The justifications for the purchase were so obvious.  My husband’s life would be better with these shirts.  Right?

But then I hesitated.  I didn’t need to spend $45 on two shirts.  So I had to think myself down:

  • J.Crew Factory sends me a 50% off email every few weeks.  50% off is practically their baseline price.  It’s not actually a bargain.
  • My husband asked me last year to stop buying him t-shirts.  He’s out of drawer space.  It’s not as if I had planned to buy him a new t-shirt when I got up this morning.
  • Fine.  He doesn’t need a lobster t-shirt.  Just the Hawaiian shirt.
  • We are $60 over this week’s budget.  That’s not terrible.  If I just bought the Hawaiian shirt, it would only be less than $100 over the budget.
  • $100 over this week’s budget is too much.  He doesn’t need the shirt.  He has lots of nice shirts.
  • One night in our Bar Harbor hotel doesn’t cost much more than this shirt.
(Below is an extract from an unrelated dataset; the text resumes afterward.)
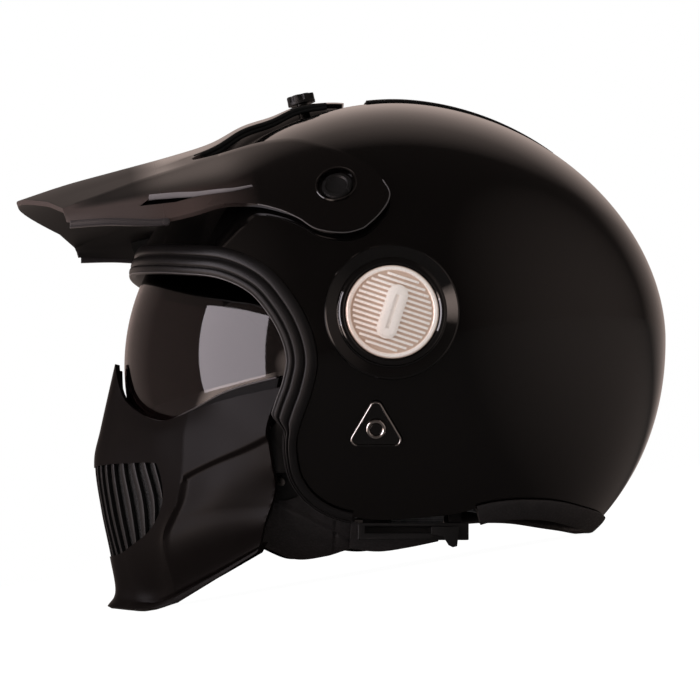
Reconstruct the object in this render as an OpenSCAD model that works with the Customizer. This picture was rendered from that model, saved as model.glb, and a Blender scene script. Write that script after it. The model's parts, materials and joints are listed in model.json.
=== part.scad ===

This doesn’t really make sense.
  • I still want to buy those shirts.  Or at least the one.  But I know I’ll be mad at myself if I do.  So I won’t.
  • Grrrr.  [as I closed the website]

That’s the anatomy of my “no.”  Some “no-s” are easier than others.  This was a tough one.  Particularly when I got an email from J.Crew Factory a few days later, Re: Oops, you forgot something (Get it Before it’s Gone) with the shirts pictured in the email’s body.

Thanks a lot, J.Crew Factory.  A reminder and a threat.

Plenty of personal finance/early retirement bloggers preach “buy nothing,” etc. etc.  But it’s not that easy.  It’s emotional.  I have a similar conversation with myself before most purchase considerations.  Some things are an easier “No” than others.  It’s difficult to think Big Picture when the immediate path to satisfaction is right there.

“Bargains” are an excuse to spend money that doesn’t need to be spent.  “Bargains” will lead me to the poor house.  One year I had a RueLaLa membership.  At the end of the year, my RueLaLa purchases totaled $1,500+, most of it gifts, or sheets that sure didn’t feel like “hotel quality,” or green suede boots I didn’t really like.  I needed to stop RueLaLa-ing my paycheck into thin air, stat.  I blocked the gorgeous RueLaLa emails and began my effort to make more conscious purchases going forward.

When I plan to buy a specific item, of course I look for the best deal.  Often on Craig’s List.  Sometimes I hold off until a good deal crosses my path.  To think of random spending on a sale as getting a “bargain” is treading in dangerous territory.  When I spend money that I would not otherwise have spent, it’s the opposite of a bargain.

So, no new shirts, no spending money in the [false] name of saving money, and no “anniversary present” excuse.

The trip is our gift to each other.  Not having these shirts will not affect our vacation.  When we bike on the Acadia carriage trails, I won’t think, “he would look so much better if he was wearing that Hawaiian shirt, ” and in a year I will not look at pictures of our trip and think, “if only he was wearing a lobster shirt.”

I believe this type of small decision adds up.

Sitting happily in Bah Ha-bah without a lobster shirt.
Sitting happily in Bah Ha-bah without a lobster shirt.